Harmonizing meditations align the various dimensions of our being, bring us into balance and stabilize our attention and actions. This alignment is not only in our bodies and mind, but also includes our relationship to nature, others, our life situations, the world, and time.
Cultivating meditations develop the wisdom qualities of our being, celebrate life and the Divine, and build our capacity for spiritual work and for being a beneficial presence in the world.
Buddhism in general emphasizes the way we relate to life, and the mental and emotional barriers we place in the way of our lived experience that obscure our basic radiant nature. It includes a set of methods for becoming a clear, harmonious, and beneficial presence in the world. Buddhism elaborates on the human design as it relates to the domain of experience. It is a science and philosophy of experience uncovering the potential that we all have to experience happiness, growth and freedom. Buddhism is more of a psychological and philosophical system than a theology.

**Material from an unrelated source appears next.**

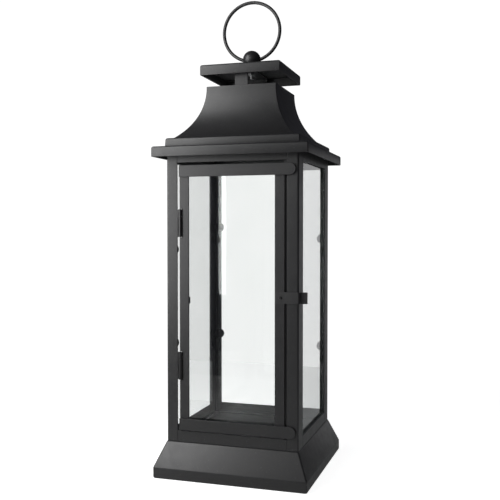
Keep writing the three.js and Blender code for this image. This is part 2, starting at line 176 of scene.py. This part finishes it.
def square_ring(half, z, corner, steps=5):
    """Points round a square with rounded corners."""
    corner = min(corner, half)
    straight = half - corner
    ring = []
    for quarter in range(4):
        across = math.pi / 4 + quarter * math.pi / 2
        cx = math.copysign(straight, math.cos(across))
        cy = math.copysign(straight, math.sin(across))
        for k in range(steps + 1):
            angle = (quarter + k / steps) * math.pi / 2
            ring.append((cx + corner * math.cos(angle), cy + corner * math.sin(angle), z))
    return ring


def square_sheet(name, line, corner=CORNER, thickness=SHEET):
    """Folded sheet that is square in plan at every height, from the line along the middle of the sheet.
    A line that starts on the level panel's hub is closed there by a face on each side."""
    level = line[0][0] <= HUB
    outer, inner, last_rim = sheet_outline(rounded(line), thickness, corner)
    outline = outer + inner + ([] if level else last_rim)
    rings = [square_ring(*point) for point in outline]
    around = len(rings[0])
    vertices = [point for ring in rings for point in ring]
    faces = []
    for i in range(len(rings) - 1 if level else len(rings)):
        first, second = i * around, (i + 1) % len(rings) * around
        for k in range(around):
            following = (k + 1) % around
            faces.append((first + k, first + following, second + following, second + k))
    if level:
        faces.append(tuple(range(around)))
        faces.append(tuple(range(len(vertices) - around, len(vertices))))
    return add_piece(name, vertices, faces)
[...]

Our thoughts and feelings are the inner environment we experience and the way we show up in the world and behave creates the outer environment that other people experience. The Way of Dedication is the ongoing conscious work with ourselves and our service to others such that we align our lives around the core spiritual values of happiness, love, compassion, peace, and celebration of all life.
Tantra is a system of meditation which uses the capacities of attention, imagination, sound, body movement, and energy to retrain our body of habits and mind to manifest wisdom qualities rather than core fears, longings and reactive impulses.
Translated as the "great perfection," Dzogchen is considered the ultimate teaching of the absolutely pure and non dual nature of intrinsic awareness. It is practiced to some extent by all five spiritual lineages of Tibet, although it is particularly emphasized by the Bon and the Nyingma branches.